Speed is the other huge win. Pushing a 20MB image to a registry and pulling it down onto a new server is orders of magnitude faster than doing the same with a 1GB image. This accelerates your CI/CD pipeline every single time it runs. It also means your new containers can start up and scale out near-instantly.

Advanced Multi-Stage Tricks

You’re not limited to two stages. You can get creative. Need to build a frontend app that requires Node.js and a backend that requires Go? Use a stage for each and combine the artifacts in a final stage.
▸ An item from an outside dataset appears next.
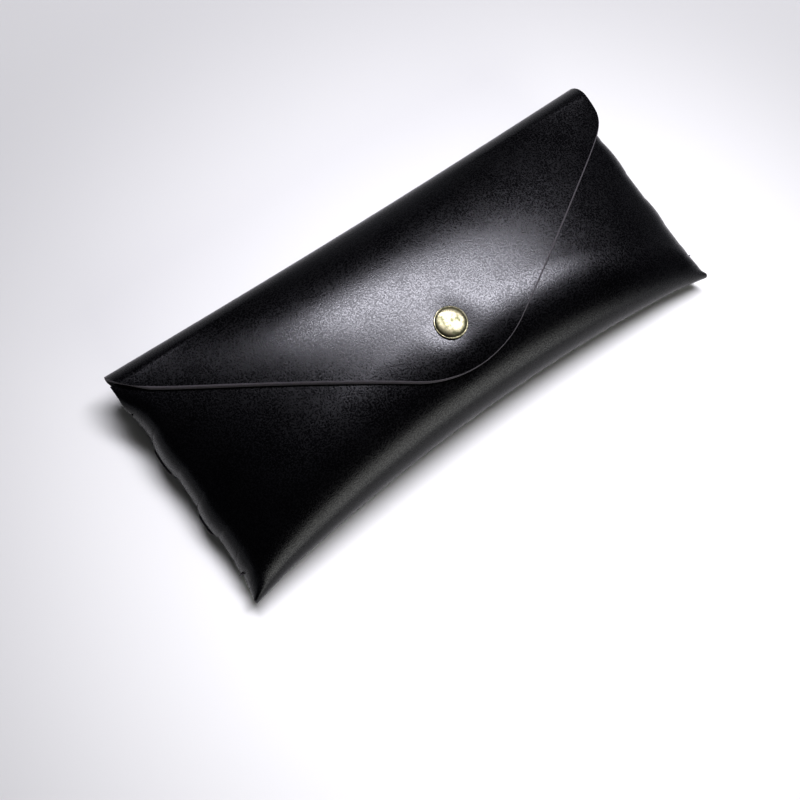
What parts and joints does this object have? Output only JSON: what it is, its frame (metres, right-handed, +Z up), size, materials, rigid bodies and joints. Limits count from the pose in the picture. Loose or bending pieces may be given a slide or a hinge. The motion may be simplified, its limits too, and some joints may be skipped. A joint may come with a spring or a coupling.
{
  "type": "glasses case",
  "caption": "Soft leather pouch for glasses: one folded sheet held at the sides by drawn-through tabs, with a pointed flap closed by a press stud.",
  "frame": {"origin": "middle of the case at table level, the case lying on its back", "axes": "+X along the length, +Y towards the fold the flap turns on, +Z up out of the front"},
  "size_m": [0.175, 0.0746, 0.0326],
  "materials": {
    "back_panel": "smooth black satin leather, raw cut edges, suede flesh side",
    "bottom_fold": "smooth black satin leather, raw cut edges, suede flesh side",
    "front_panel": "smooth black satin leather, raw cut edges, suede flesh side",
    "hinge_fold_lower": "smooth black satin leather, raw cut edges, suede flesh side",
    "hinge_fold_upper": "smooth black satin leather, raw cut edges, suede flesh side",
    "flap": "smooth black satin leather, raw cut edges, suede flesh side",
    "left_tab_1": "smooth black satin leather, raw cut edges, suede flesh side",
    "left_tab_2": "smooth black satin leather, raw cut edges, suede flesh side",
    "left_tab_3": "smooth black satin leather, raw cut edges, suede flesh side",
    "left_tab_4": "smooth black satin leather, raw cut edges, suede flesh side",
    "right_tab_1": "smooth black satin leather, raw cut edges, suede flesh side",
    "right_tab_2": "smooth black satin leather, raw cut edges, suede flesh side",
    "right_tab_3": "smooth black satin leather, raw cut edges, suede flesh side",
    "right_tab_4": "smooth black satin leather, raw cut edges, suede flesh side",
    "snap_cap": "aged polished brass",
    "snap_socket": "aged polished brass",
    "snap_stud": "aged polished brass",
    "snap_post": "aged polished brass",
    "snap_spring": "plain spring steel"
  },
  "bodies": {
    "pouch": {"back_panel": "back_panel", "bottom_fold": "bottom_fold", "front_panel": "front_panel", "left_tab_1": "left_tab_1", "left_tab_2": "left_tab_2", "left_tab_3": "left_tab_3", "left_tab_4": "left_tab_4", "right_tab_1": "right_tab_1", "right_tab_2": "right_tab_2", "right_tab_3": "right_tab_3", "right_tab_4": "right_tab_4", "snap_stud": "snap_stud", "snap_post": "snap_post"},
    "fold_lower": {"hinge_fold_lower": "hinge_fold_lower"},
    "fold_upper": {"hinge_fold_upper": "hinge_fold_upper"},
    "flap": {"flap": "flap", "snap_cap": "snap_cap", "snap_socket": "snap_socket", "snap_spring": "snap_spring"}
  },
  "joints": [
    {"name": "fold_low_bend", "type": "hinge", "parent": "pouch", "child": "fold_lower", "pos_m": [0, 0.03375, 0.004], "axis": [-1, 0, 0], "range_deg": [0, 55]},
    {"name": "fold_middle_bend", "type": "hinge", "parent": "fold_lower", "child": "fold_upper", "pos_m": [0, 0.0375, 0.0105], "axis": [-1, 0, 0], "range_deg": [0, 55]},
    {"name": "flap_bend", "type": "hinge", "parent": "fold_upper", "child": "flap", "pos_m": [0, 0.03375, 0.01699], "axis": [-1, 0, 0], "range_deg": [0, 55]}
  ],
  "couplings": [
    {"joint": "fold_middle_bend", "follows": "fold_low_bend", "ratio": 1},
    {"joint": "flap_bend", "follows": "fold_low_bend", "ratio": 1}
  ]
}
# Stage 1: Build the frontend
FROM node:18 AS frontend-builder
WORKDIR /frontend
COPY frontend/ .
RUN npm ci && npm run build

# Stage 2: Build the backend Go binary
FROM golang:1.21 AS backend-builder
WORKDIR /backend
COPY backend/ .
RUN go build -o server

# Stage 3: The final runtime image
FROM alpine:latest
WORKDIR /app
# Copy the pre-built backend binary
COPY --from=backend-builder /backend/server .
# Copy the pre-built, static frontend assets
COPY --from=frontend-builder /frontend/dist ./public
CMD ["./server"]

You can even copy from external images. This is fantastic for tools you always need in your build stage but want to keep out of your final image.

# Use a dedicated image with 'curl' and 'jq' for a complex build script
FROM alpine:latest AS tools
RUN apk add --no-cache curl jq

FROM golang:1.21 AS builder
# Copy the 'curl' and 'jq' binaries from the 'tools' stage
COPY --from=tools /usr/bin/curl /usr/bin/curl
COPY --from=tools /usr/bin/jq /usr/bin/jq
WORKDIR /app
COPY . .
RUN ./some-complex-build-script-that-needs-curl-and-jq.sh && go build -o myapp

# Final stage: 'curl' and 'jq' are NOT here. Good.
FROM alpine:latest
COPY --from=builder /app/myapp .
CMD ["./myapp"]

Common Pitfalls and How to Avoid Them

The biggest mistake is copying too much. Be surgical with your COPY --from commands. If you copy a whole directory, you might inadvertently bring in cached files, .git directories, or other build-time cruft that has no business in your runtime. Always copy the specific artifact you need.

Another gotcha is using the wrong working directory paths between stages. The stages are isolated. If you build something in /app/output in stage one, you need to copy from that exact path in stage two. I often use absolute paths to avoid any confusion.

Also, don’t forget to leverage your .dockerignore file. This is just as important in a multi-stage build. You don’t want your node_modules or local development config files being copied into the builder stage in the first place, as it can bust the cache and slow things down.

Multi-stage builds are one of those rare features that are both simple to understand and profoundly impactful. Use them. Your future self, your security team, and your cloud bill will all thank you.